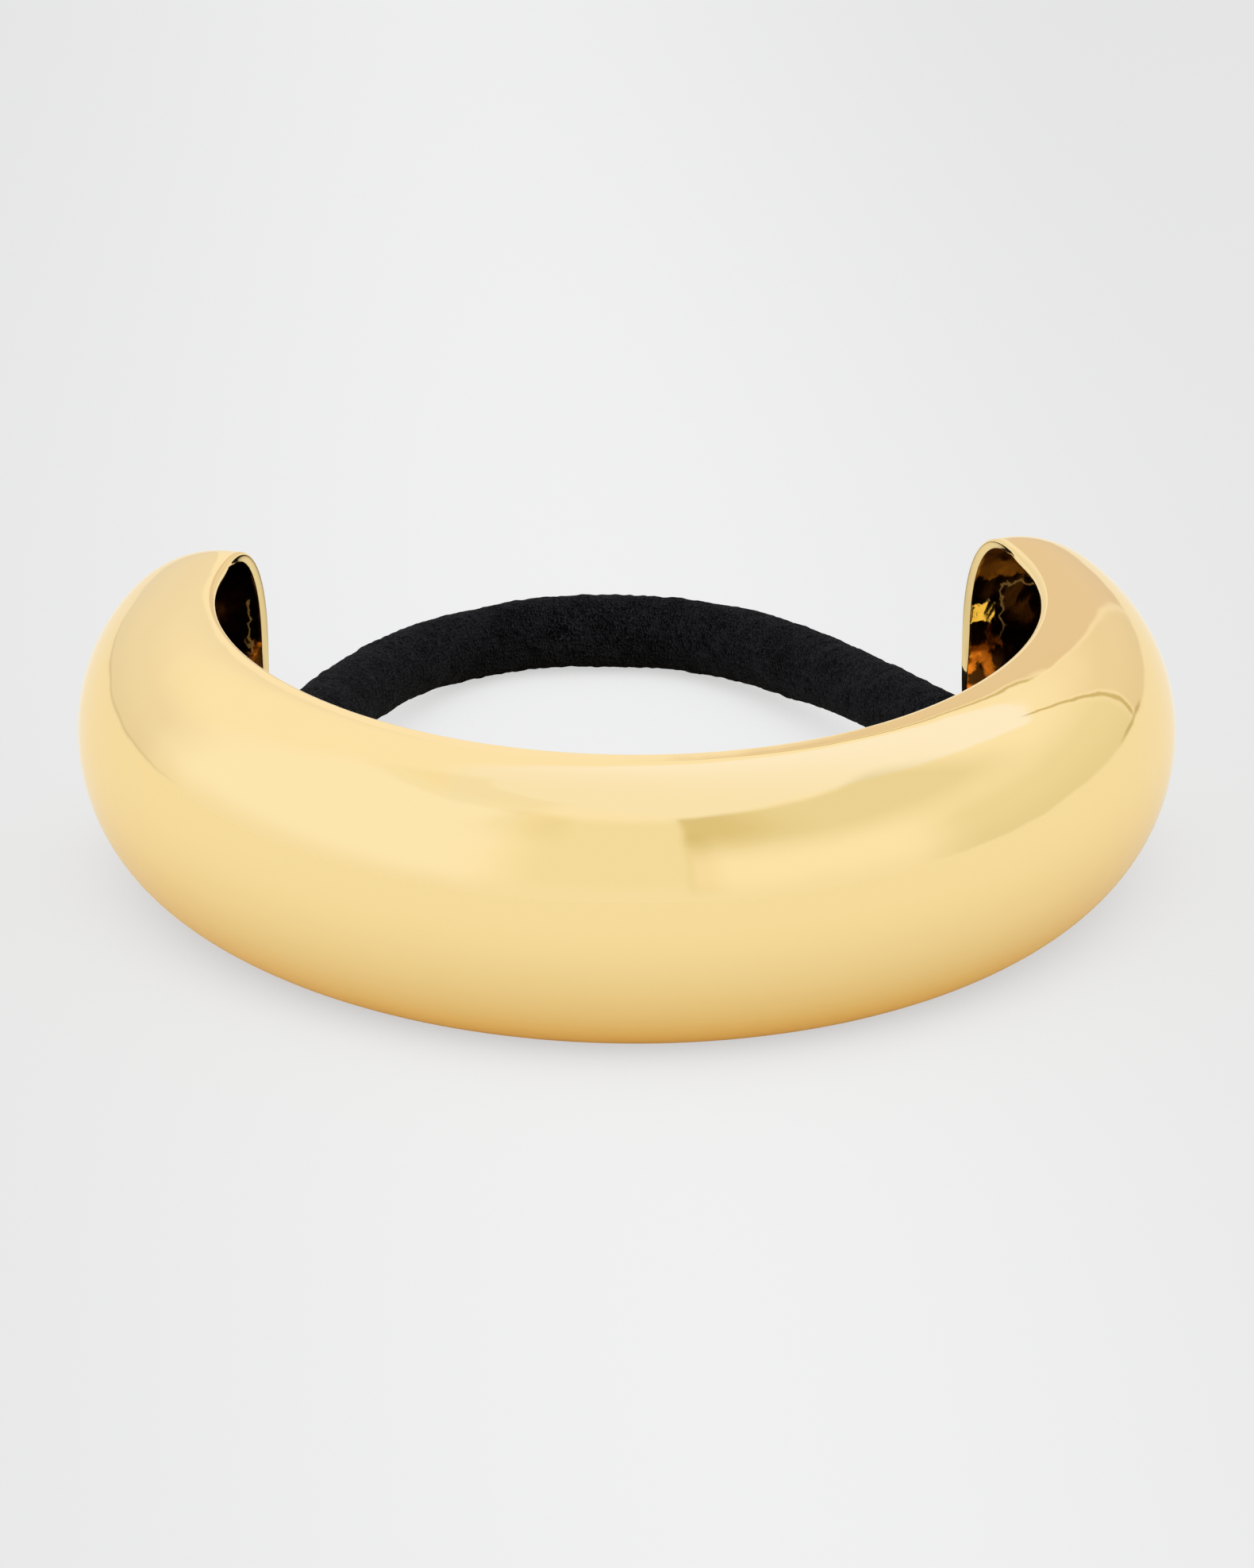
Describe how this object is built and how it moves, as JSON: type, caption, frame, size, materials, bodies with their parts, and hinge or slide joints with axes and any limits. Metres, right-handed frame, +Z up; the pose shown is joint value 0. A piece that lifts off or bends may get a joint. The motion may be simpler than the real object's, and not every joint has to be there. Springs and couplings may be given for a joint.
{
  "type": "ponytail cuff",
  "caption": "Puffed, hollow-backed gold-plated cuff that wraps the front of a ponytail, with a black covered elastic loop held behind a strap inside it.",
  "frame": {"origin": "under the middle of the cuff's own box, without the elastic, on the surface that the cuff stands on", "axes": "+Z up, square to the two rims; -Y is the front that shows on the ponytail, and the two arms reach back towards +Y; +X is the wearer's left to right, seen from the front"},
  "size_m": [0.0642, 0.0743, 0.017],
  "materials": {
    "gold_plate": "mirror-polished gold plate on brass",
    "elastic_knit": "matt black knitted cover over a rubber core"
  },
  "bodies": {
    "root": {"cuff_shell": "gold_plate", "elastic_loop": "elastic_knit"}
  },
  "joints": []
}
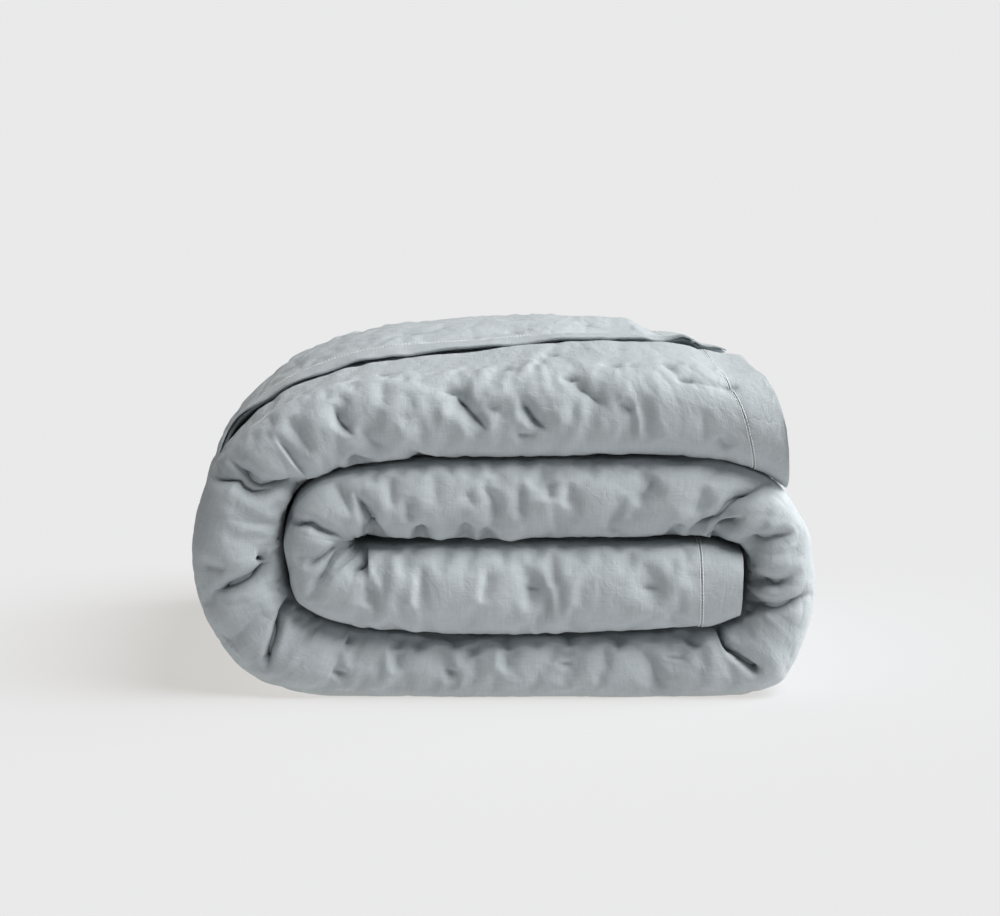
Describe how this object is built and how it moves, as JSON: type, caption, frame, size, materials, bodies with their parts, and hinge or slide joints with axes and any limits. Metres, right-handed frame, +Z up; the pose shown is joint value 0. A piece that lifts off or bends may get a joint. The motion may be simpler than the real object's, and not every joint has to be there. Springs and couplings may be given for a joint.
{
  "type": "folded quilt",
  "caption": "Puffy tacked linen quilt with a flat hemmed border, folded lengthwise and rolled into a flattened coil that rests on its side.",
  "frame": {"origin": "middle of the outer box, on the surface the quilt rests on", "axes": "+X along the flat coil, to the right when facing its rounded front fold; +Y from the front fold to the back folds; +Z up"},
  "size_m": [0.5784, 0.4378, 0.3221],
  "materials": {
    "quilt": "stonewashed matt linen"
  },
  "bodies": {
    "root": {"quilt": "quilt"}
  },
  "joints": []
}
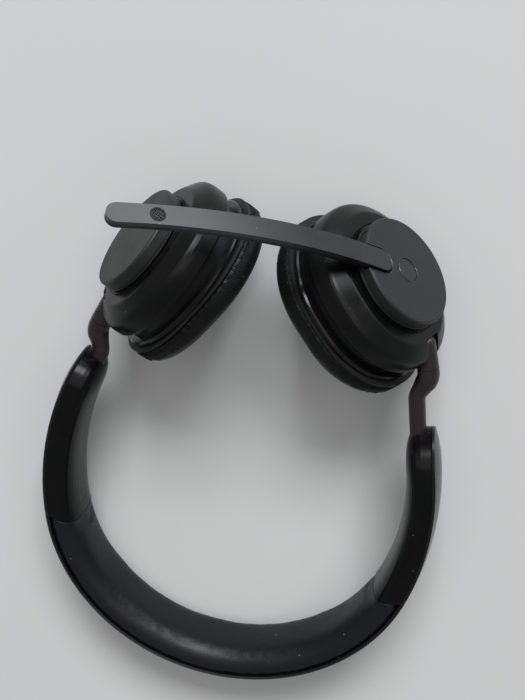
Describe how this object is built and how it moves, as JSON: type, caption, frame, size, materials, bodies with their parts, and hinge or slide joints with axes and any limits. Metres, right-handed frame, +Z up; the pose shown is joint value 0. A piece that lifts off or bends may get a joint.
——
#### Instructions for the task:
Reproduce all data above, unchanged.

#### Answer below:
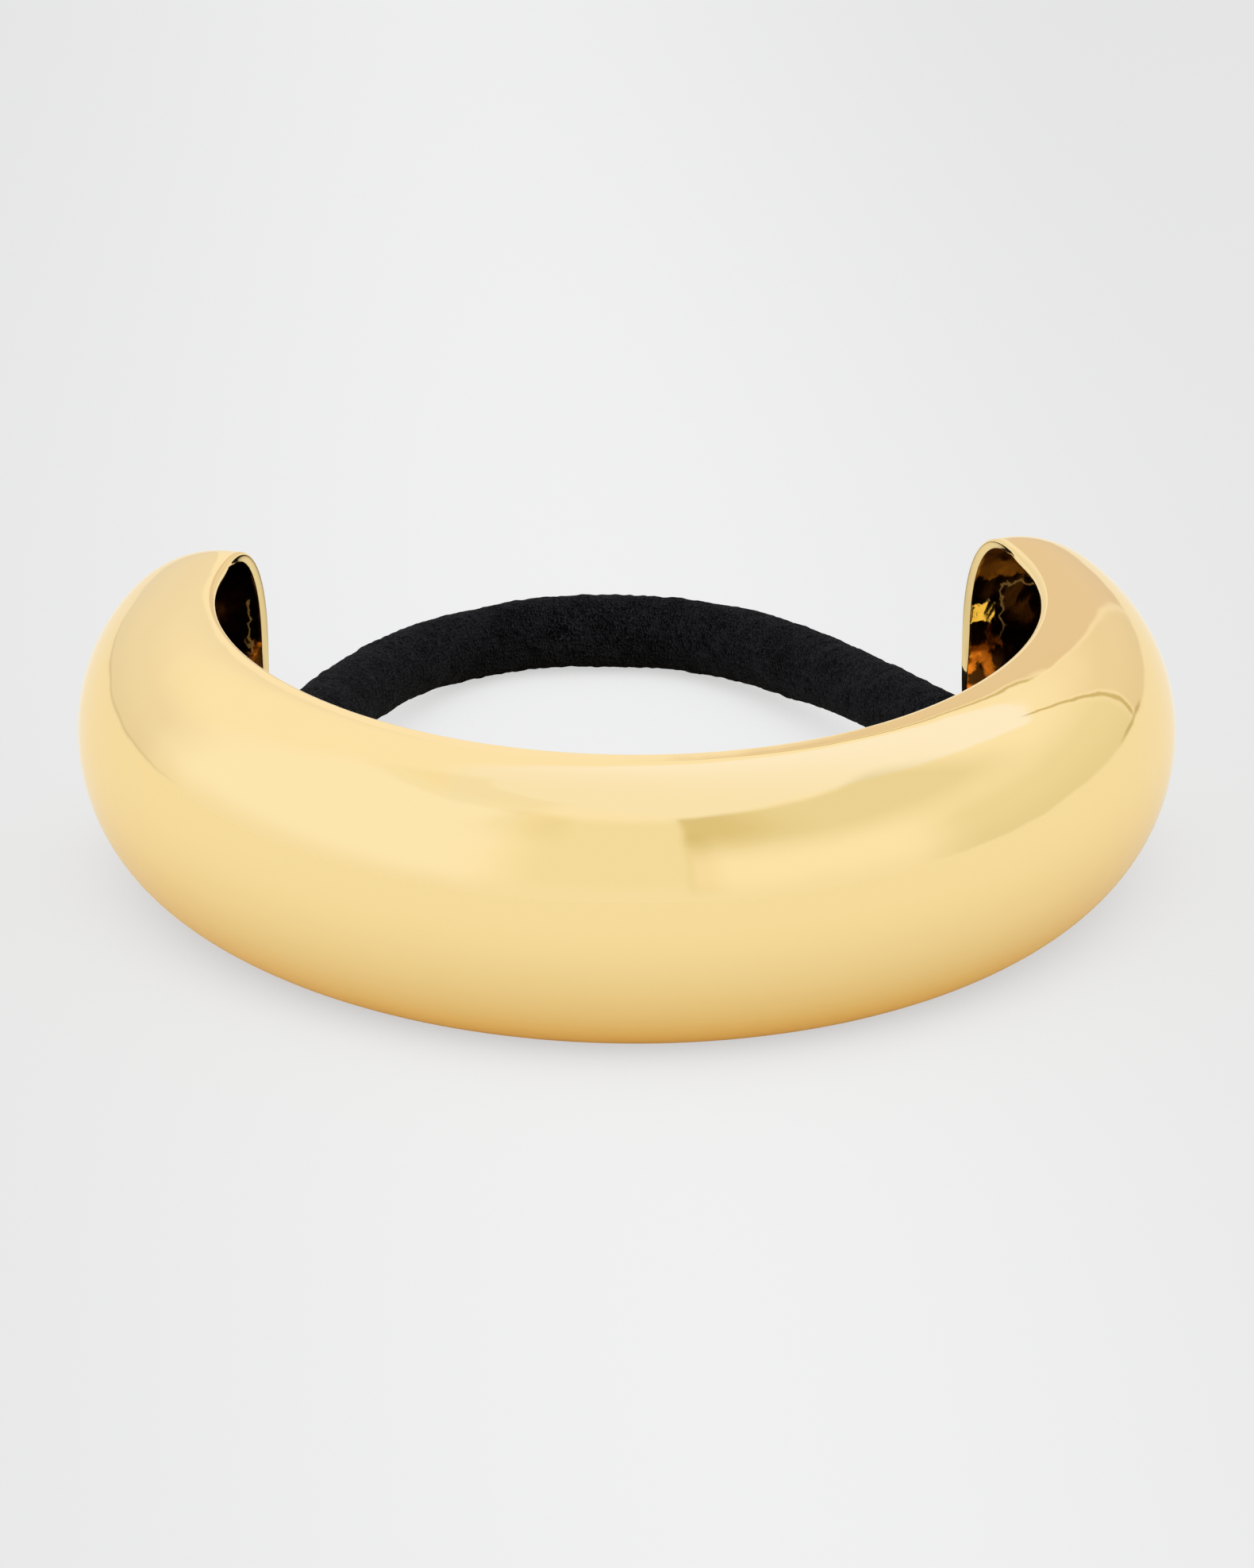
Describe how this object is built and how it moves, as JSON: type, caption, frame, size, materials, bodies with their parts, and hinge or slide joints with axes and any limits. Metres, right-handed frame, +Z up; the pose shown is joint value 0. A piece that lifts off or bends may get a joint. The motion may be simpler than the real object's, and not every joint has to be there. Springs and couplings may be given for a joint.
{
  "type": "ponytail cuff",
  "caption": "Puffed, hollow-backed gold-plated cuff that wraps the front of a ponytail, with a black covered elastic loop held behind a strap inside it.",
  "frame": {"origin": "under the middle of the cuff's own box, without the elastic, on the surface that the cuff stands on", "axes": "+Z up, square to the two rims; -Y is the front that shows on the ponytail, and the two arms reach back towards +Y; +X is the wearer's left to right, seen from the front"},
  "size_m": [0.0642, 0.0743, 0.017],
  "materials": {
    "gold_plate": "mirror-polished gold plate on brass",
    "elastic_knit": "matt black knitted cover over a rubber core"
  },
  "bodies": {
    "root": {"cuff_shell": "gold_plate", "elastic_loop": "elastic_knit"}
  },
  "joints": []
}
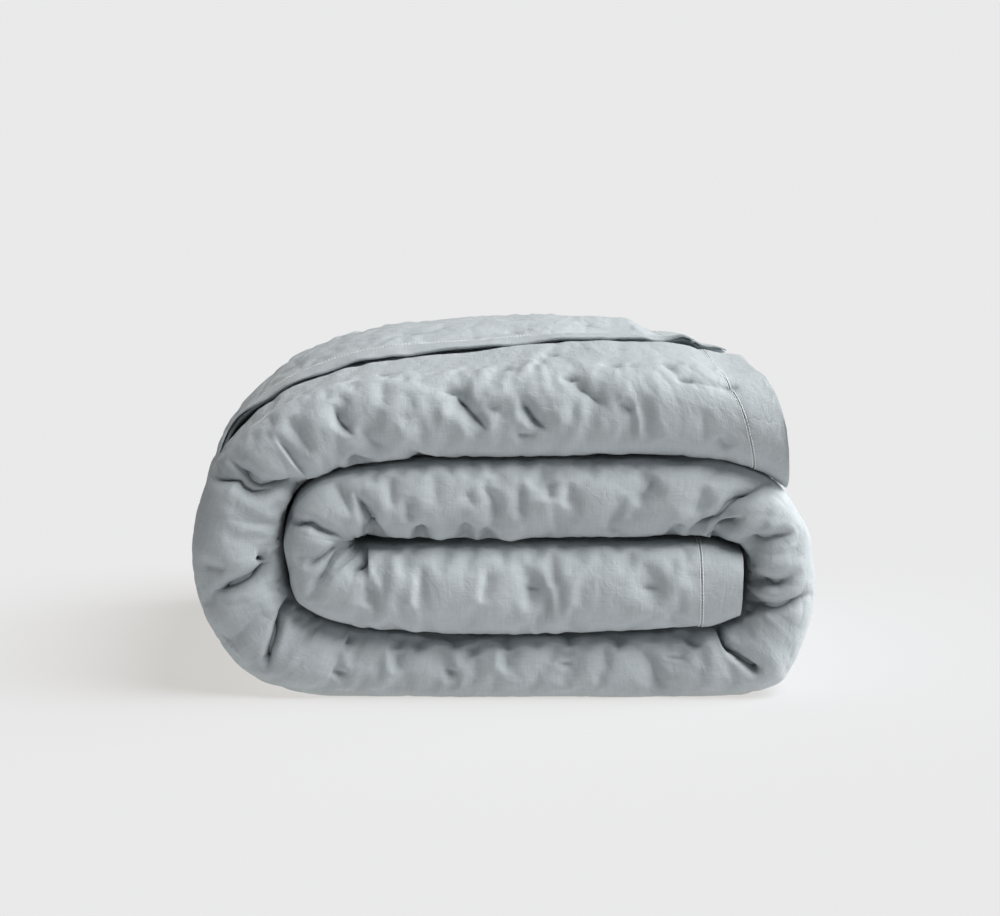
Describe how this object is built and how it moves, as JSON: type, caption, frame, size, materials, bodies with their parts, and hinge or slide joints with axes and any limits. Metres, right-handed frame, +Z up; the pose shown is joint value 0. A piece that lifts off or bends may get a joint. The motion may be simpler than the real object's, and not every joint has to be there. Springs and couplings may be given for a joint.
{
  "type": "folded quilt",
  "caption": "Puffy tacked linen quilt with a flat hemmed border, folded lengthwise and rolled into a flattened coil that rests on its side.",
  "frame": {"origin": "middle of the outer box, on the surface the quilt rests on", "axes": "+X along the flat coil, to the right when facing its rounded front fold; +Y from the front fold to the back folds; +Z up"},
  "size_m": [0.5784, 0.4378, 0.3221],
  "materials": {
    "quilt": "stonewashed matt linen"
  },
  "bodies": {
    "root": {"quilt": "quilt"}
  },
  "joints": []
}
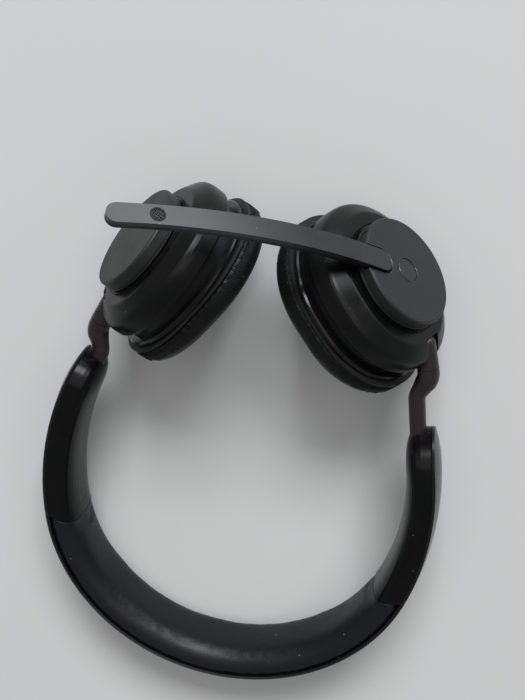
Describe how this object is built and how it moves, as JSON: type, caption, frame, size, materials, bodies with their parts, and hinge or slide joints with axes and any limits. Metres, right-handed frame, +Z up; the pose shown is joint value 0. A piece that lifts off or bends may get a joint.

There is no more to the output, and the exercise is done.